The authors both told us Clinton was “100 percent accurate” with her claim that the economy does better under Democratic presidents, based on their research (which Blinder said has been thoroughly peer-reviewed and is set to be published in the American Economic Review). Blinder served on President Bill Clinton’s Council of Economic Advisers, and he was an economic adviser to the presidential campaigns of Democrats Al Gore and John Kerry.

The authors in their 2014 paper talked about factors that might be attributed to “just good luck,” while the 2015 report refers to “blends of good policy and good luck.” Blinder told us via email that they avoided the term “just good luck” in the 2015 paper for two reasons.

“One reason for superior performance under Democratic presidents is that oil prices go up less (on average),” Blinder stated. “Is that just luck? Well, the fact that we entered several wars in the gulf area (the latest in 2003) under Republican presidents, thereby driving up oil prices, was not just luck — it was policy, though not economic policy.”

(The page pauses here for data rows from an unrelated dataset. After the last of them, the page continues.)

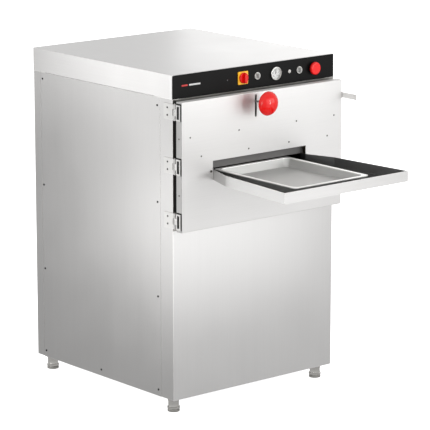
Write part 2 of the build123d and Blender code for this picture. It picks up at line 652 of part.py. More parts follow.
# Plastic contact blocks clipped on behind the isolator, the selectors and the button.
with BuildPart() as contact_blocks:
    for x, near in ((ISOLATOR_X, FASCIA), (SELECTOR_XS[0], FASCIA + 6), (SELECTOR_XS[1], FASCIA + 6),
                    (BUTTON_X, FASCIA + 6)):
        block((x - 15, x + 15), (FRONT + near, FRONT + near + 34), (CONTROL_Z - 20, CONTROL_Z + 20))
    fillet(contact_blocks.edges().filter_by(Axis.Y), 2)
    bar((ISOLATOR_X, FRONT + FASCIA, CONTROL_Z), OUT_FRONT, BARREL_RADIUS, FASCIA)
save(contact_blocks, "contact_blocks")

# ================================================================ hinges and latch
KNUCKLE = 6.5
PIN = 3
MIDDLE_KNUCKLE = 12  # half height of the door's knuckle
KNUCKLE_GAP = 0.5
LEAF = 3
LEAF_X = (-HALF - LEAF, -HALF)
LEAF_BACK = FRONT + 48
LEAF_SCREW = 14  # above and below the middle of the hinge

# Three hinge leaves on the cabinet's left side, each with two knuckles and its pin.
with BuildPart() as hinge_leaves_cabinet:
    for z in HINGE_ZS:
        low, high = z - HINGE_HEIGHT / 2, z + HINGE_HEIGHT / 2
        block(LEAF_X, (FRONT - 2, LEAF_BACK), (low, high))
        for ends in ((low, z - MIDDLE_KNUCKLE - KNUCKLE_GAP), (z + MIDDLE_KNUCKLE + KNUCKLE_GAP, high)):
            bar((HINGE_X, HINGE_Y, ends[0]), UP, KNUCKLE, ends[1] - ends[0])
            block(LEAF_X, (HINGE_Y, FRONT), ends)
        bar((HINGE_X, HINGE_Y, low - 2), UP, PIN, HINGE_HEIGHT + 4)
        for step in (-LEAF_SCREW, LEAF_SCREW):
            spot = (-HALF - LEAF, FRONT + 28, z + step)
            bar(spot, OUT_RIGHT, SCREW_CLEARANCE, LEAF, mode=Mode.SUBTRACT)
save(hinge_leaves_cabinet, "hinge_leaves_cabinet")

# Screws of the cabinet leaves.
with BuildPart() as hinge_screws:
    for z in HINGE_ZS:
        for step in (-LEAF_SCREW, LEAF_SCREW):
            bar((-HALF - LEAF, FRONT + 28, z + step), OUT_LEFT, 3.6, 1.4)
            bar((-HALF - LEAF, FRONT + 28, z + step), OUT_RIGHT, 2.0, LEAF)
save(hinge_screws, "hinge_screws")

DOOR_LEAF_Y = (DOOR_FRONT + 5, DOOR_BACK - 1)

# Three door leaves: one knuckle each, and a bracket with a window on the door's edge.
with BuildPart() as hinge_leaves_door:
    for z in HINGE_ZS:
        low, high = z - HINGE_HEIGHT / 2, z + HINGE_HEIGHT / 2
        middle = (z - MIDDLE_KNUCKLE, z + MIDDLE_KNUCKLE)
        block(LEAF_X, DOOR_LEAF_Y, (low, high))
        block(LEAF_X, (DOOR_FRONT + 11, DOOR_BACK - 6), (low + 5, high - 5), mode=Mode.SUBTRACT)
        block(LEAF_X, (DOOR_BACK - 6, HINGE_Y), middle)
        bar((HINGE_X, HINGE_Y, middle[0]), UP, KNUCKLE, middle[1] - middle[0])
        bar((HINGE_X, HINGE_Y, middle[0]), UP, PIN + 0.06, middle[1] - middle[0], mode=Mode.SUBTRACT)
save(hinge_leaves_door, "hinge_leaves_door")

KEEPER_Y = LATCH_Y + KEEPER_REACH
KEEPER_RADIUS = 3

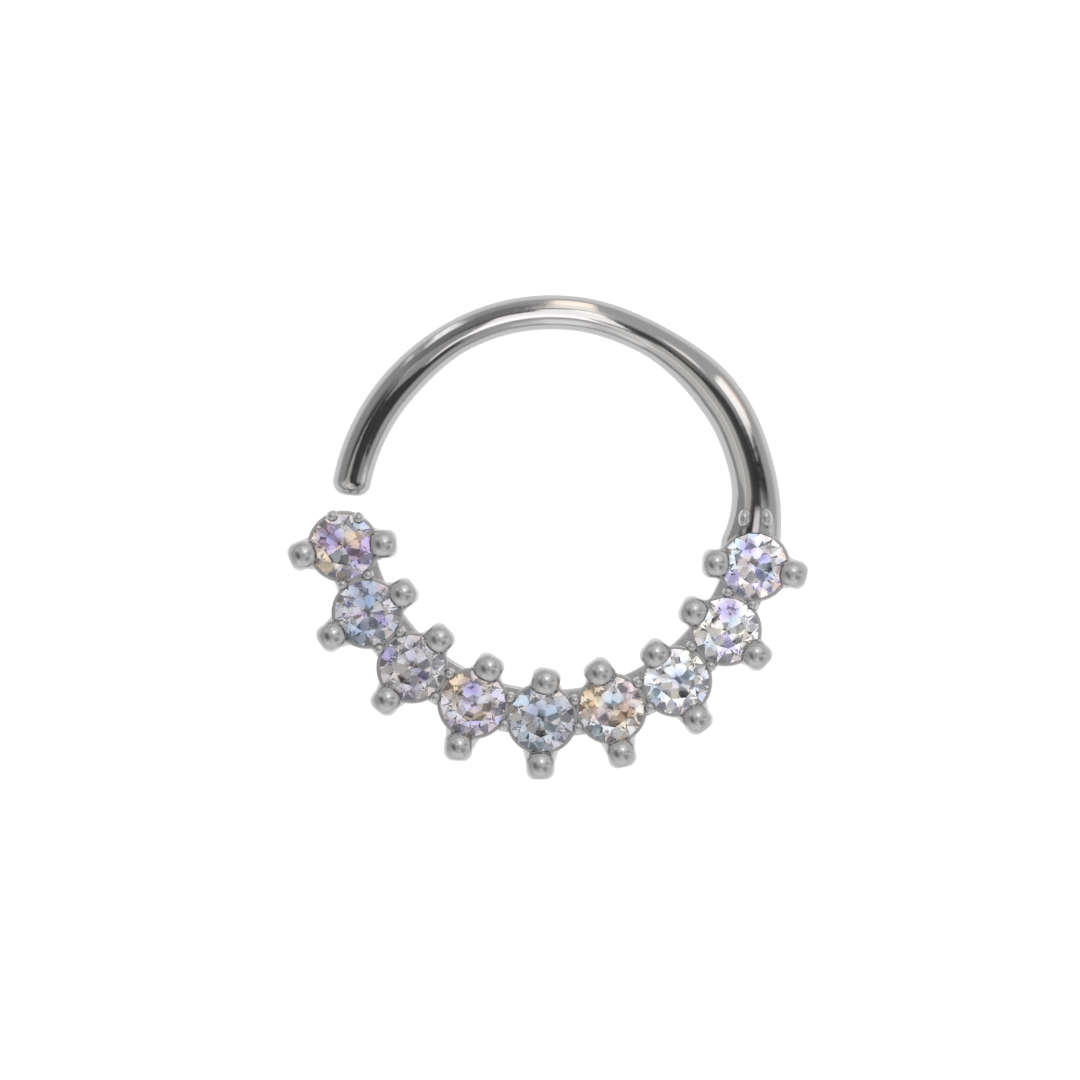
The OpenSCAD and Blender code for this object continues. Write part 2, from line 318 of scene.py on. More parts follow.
def lathe(bm, profile, sides, place):
    """Adds a closed round solid whose profile of (radius, height) starts and ends on the axis."""
    part = bmesh.new()
    verts = [part.verts.new((r, 0, z)) for r, z in profile]
    edges = [part.edges.new(pair) for pair in zip(verts, verts[1:])]
    bmesh.ops.spin(part, geom=verts + edges, cent=(0, 0, 0), axis=(0, 0, 1), angle=2 * math.pi,
                   steps=sides, use_merge=True)
    bmesh.ops.remove_doubles(part, verts=part.verts, dist=1e-4 * MM)
    add_closed(bm, part, place)


def add_closed(bm, part, place):
    """Adds a finished closed part to a bmesh, moved to its place, with its faces pointing outwards."""
    bmesh.ops.transform(part, matrix=place, verts=part.verts)
    bmesh.ops.recalc_face_normals(part, faces=part.faces)
    mesh = bpy.data.meshes.new("part")
    part.to_mesh(mesh)
    part.free()
    bm.from_mesh(mesh)
    bpy.data.meshes.remove(mesh)


def make_object(name, bm):
    """An object of that name from a bmesh, in the scene."""
    mesh = bpy.data.meshes.new(name)
    bm.to_mesh(mesh)
    bm.free()
    obj = bpy.data.objects.new(name, mesh)
    bpy.context.scene.collection.objects.link(obj)
    return obj


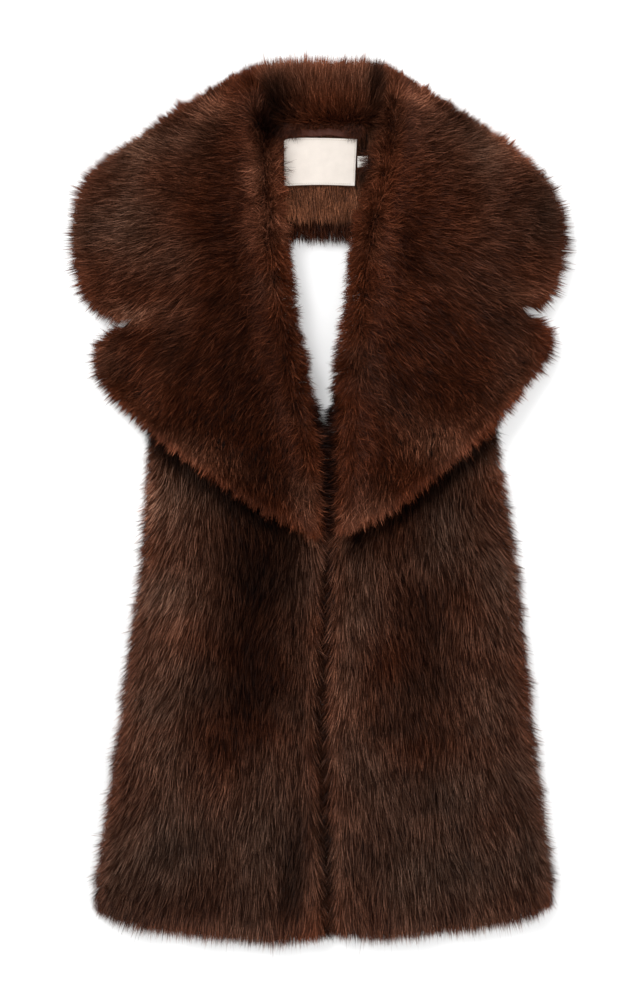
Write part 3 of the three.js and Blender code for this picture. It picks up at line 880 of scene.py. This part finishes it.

“The second main factor underpinning Democratic superiority is that productivity has risen faster under Democrats,” Blinder said. “Well, productivity growth depends on many things, including luck, but also including a myriad of policies.”

In other words, there may very well be policies from Democratic presidents that have led to better economic performance. But the authors were unable to pinpoint what those policies were.

We have no doubt economists from either side of the partisan divide would have differences of opinion about what those policies might be, or whether the gap was entirely due to factors outside a president’s control. That’s a political debate that cannot be settled in a fact-check. Specifically, though, while Clinton recites the economic statistics as a reason for electing a Democratic president, there is no evidence in the Blinder and Watson research to conclude that a Democratic president’s economic policy would necessarily lead to a healthier economy.